-- The input --

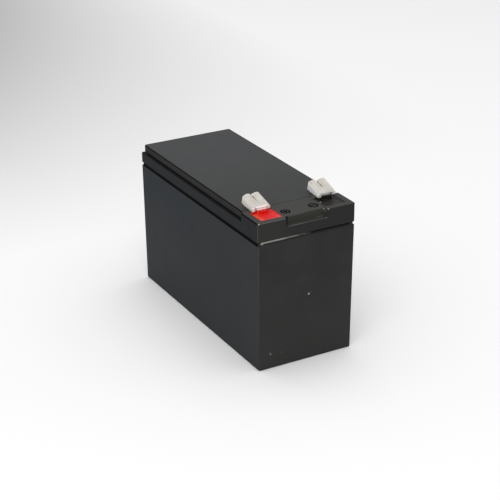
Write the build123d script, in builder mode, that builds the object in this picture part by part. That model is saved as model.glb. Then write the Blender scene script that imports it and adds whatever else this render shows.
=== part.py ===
from build123d import *
import math
import os

# Sealed lead-acid block battery, millimetres, +Z up.
# X runs along the block, with both terminals at +X; Y runs across it; the origin is the base's centre.

# Overall block
case_length = 151.0
case_width = 65.0
case_height = 93.5
corner_radius = 1.3
side_draft = 0.9
end_draft = 0.15

# Container
wall = 2.5
floor = 2.5
partition = 1.6
base_chamfer = 0.6
rim_chamfer = 0.3

# Cover, from the container's rim to the top
cover_height = 13.6
groove_height = 1.9
groove_depth = 0.6
ledge_drop = 5.2
deck_thickness = 2.5
headroom = 1.5
lip_depth = 1.2
lip_wall = 1.2
lip_clearance = 0.15
upstand_wall = 1.8
shelf_width = 2.0
band_chamfer = 0.3
edge_chamfer = 0.4

# Terminal block, wells and finger recess
block_length = 18.7
block_neck_length = 2.15
well_length = 14.2
well_width = 14.0
well_depth = 8.0
well_end_margin = 3.5
well_side_margin = 4.3
well_radius = 0.8
core_margin = 2.5
core_roof = 2.5
recess_width = 26.4
recess_depth = 2.3

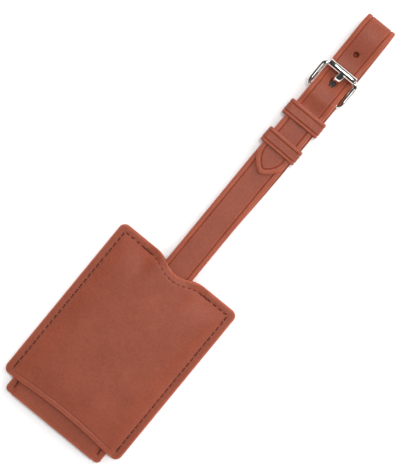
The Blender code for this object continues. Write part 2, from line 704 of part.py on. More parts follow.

-- Directive --
Copy out each line of the data containing the string "Write".

-- Output for this task --
Write the build123d script, in builder mode, that builds the object in this picture part by part. That model is saved as model.glb. Then write the Blender scene script that imports it and adds whatever else this render shows.
The Blender code for this object continues. Write part 2, from line 704 of part.py on. More parts follow.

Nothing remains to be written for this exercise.